Q: ISC19 is coming up in Frankfurt next month, will OpenPOWER have a presence?

A: Yes, we’ll have a booth there with some hardware for folks to look at. We’ll have at least Blackbird and Zaius planars to check out. We’re waiting for confirmation on some other machines, too. Oh, and free OpenPOWER stickers of course!

In addition to our booth, over 20 OpenPOWER members will be at ISC this year with their offerings. IBM will have a node from the world’s fastest super computer on display, Inspur and Inspur Power Systems, E4, Mellanox, Red Hat, Xilinx, NEC, numerous universities and software houses will have their OpenPOWER solutions on show. And don’t forget OpenCAPI will also be there.

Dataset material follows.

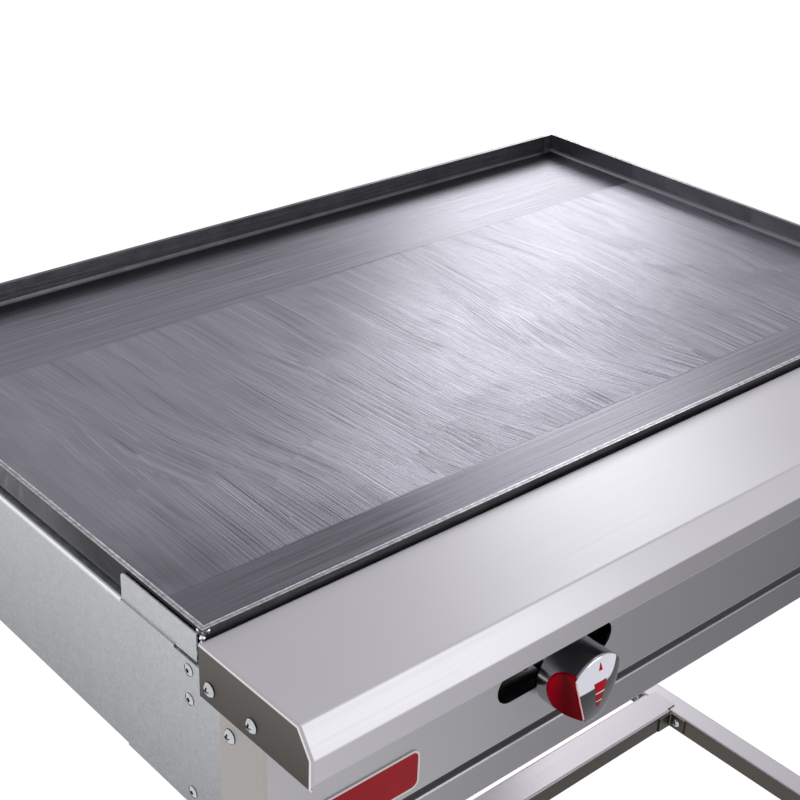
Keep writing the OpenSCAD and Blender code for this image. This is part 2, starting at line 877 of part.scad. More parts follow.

They are, I believe, the only open high speed cache coherent interconnect available across multiple architectures that is in production use.

For those interested in learning from subject matter experts on how OpenPOWER systems are used in HPC, the International Workshop on OpenPOWER for HPC (IWOPH’19) is featured as part of the ISC workshops on the Thursday of the event.

Q: Can you share any insight about what the future holds for OpenPOWER?

A: I’m a technical person at heart so I hate saying things that sound perilously close to marketing speak, however a couple of things come to mind.

The roadmap for OpenPOWER CPU-wise is looking really strong with details of both an updated POWER9 and POWER10 offering being discussed.

We’re seeing more adoption of low cost OpenPOWER hardware by individual developers, researchers and security conscious end users – broadens the ecosystem and overall user base.

There is at least one other announcement in the works that I think will truly be industry changing, but we’re a couple of months out from being able to discuss more widely. I’d perhaps simply recommend our OpenPOWER North American Summit in San Diego to your readership – it’s connected with the Linux Foundation Open Source Summit and will be the place to be in August.